In 2002 a television documentary was broadcast which implied that the defects that caused the crashes were known to the manufacturer and the authorities but that they had allowed it to continue in service for reasons of national prestige and commercial expediency. This rekindled the author’s interest in the Comet disasters and eventually led to this book which refutes the allegations made in the programme. The book provides a detailed description of the Comet 1’s short career and the investigation and public inquiry that followed its final grounding. It also includes an account of experimental work carried out on the remaining Comets after the inquiry and the appearance of further evidence that changed some of the ideas about the mechanism of the first disintegration. A computer analysis of the stress pattern around a Comet window carried out for the book shows the areas of maximum stress that led to its failure.

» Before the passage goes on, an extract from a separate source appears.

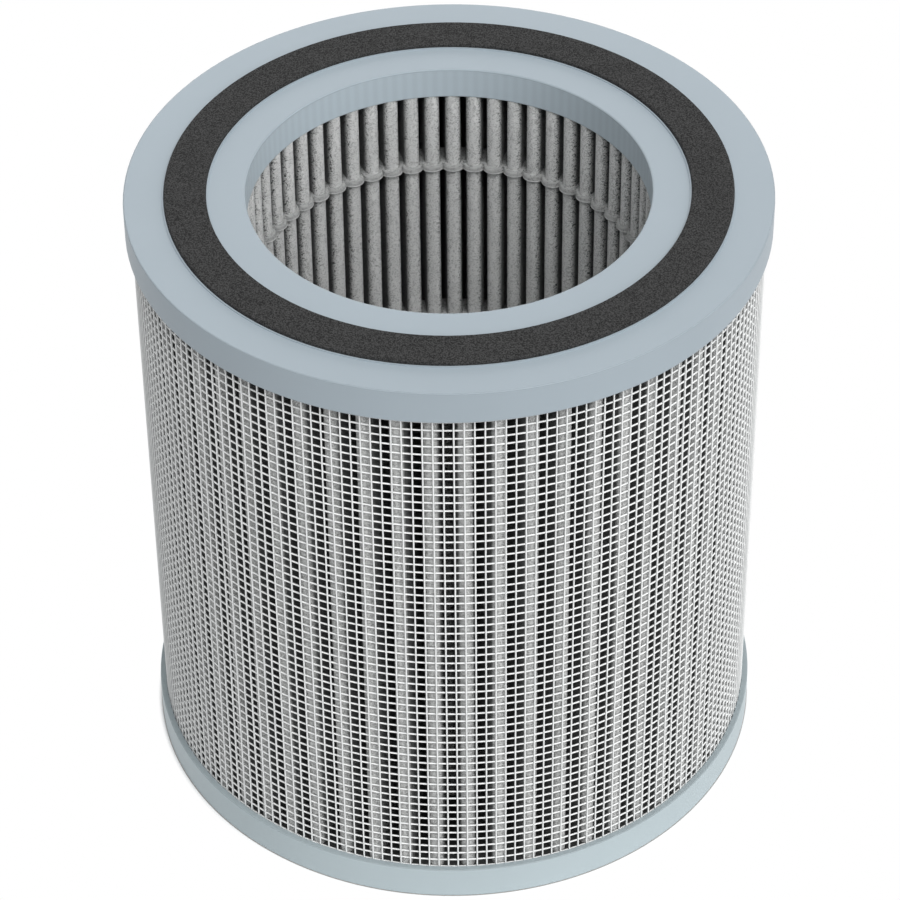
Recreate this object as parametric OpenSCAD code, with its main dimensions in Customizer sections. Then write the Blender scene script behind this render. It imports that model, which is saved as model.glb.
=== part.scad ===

Review from The Journal of the Rolls-Royce Heritage Trust, Issue 11 May 2019:

THIS is an incredibly well researched book on the background and history that led to the design and development of the aircraft, the entry into service, the series of accidents and the subsequent investigation and board of enquiry. The author has managed to combine both a lot of technical detail with a writing style that is easy to digest. It could have been incredibly dry, given the subject matter, but it isn't. I've built an extensive aviation library over many years, and this is one of the best additions to my collection. Recommended to pilots and aviation enthusiasts who want the definitive work on this very British facet of early jet transport – Amazon review.

About the Author:

ROBIN BRAY was born in Worsley, near Manchester, and went to Canon Slade Grammar School in Bolton. He studied medicine at University College London and after working in Oxford and Edinburgh became a consultant anaesthetist in Newcastle upon Tyne, where he still lives. He retired in 2007 and in 2009 published his first book, Walking on Bridges, also published by Hayloft, which won its category in the 2010 Lakeland Book of the Year. This was partly a book of walks along the packhorse routes of the English Lake District and partly a description of the many small stone bridges that enrich them. It also included information about the engineering of bridges.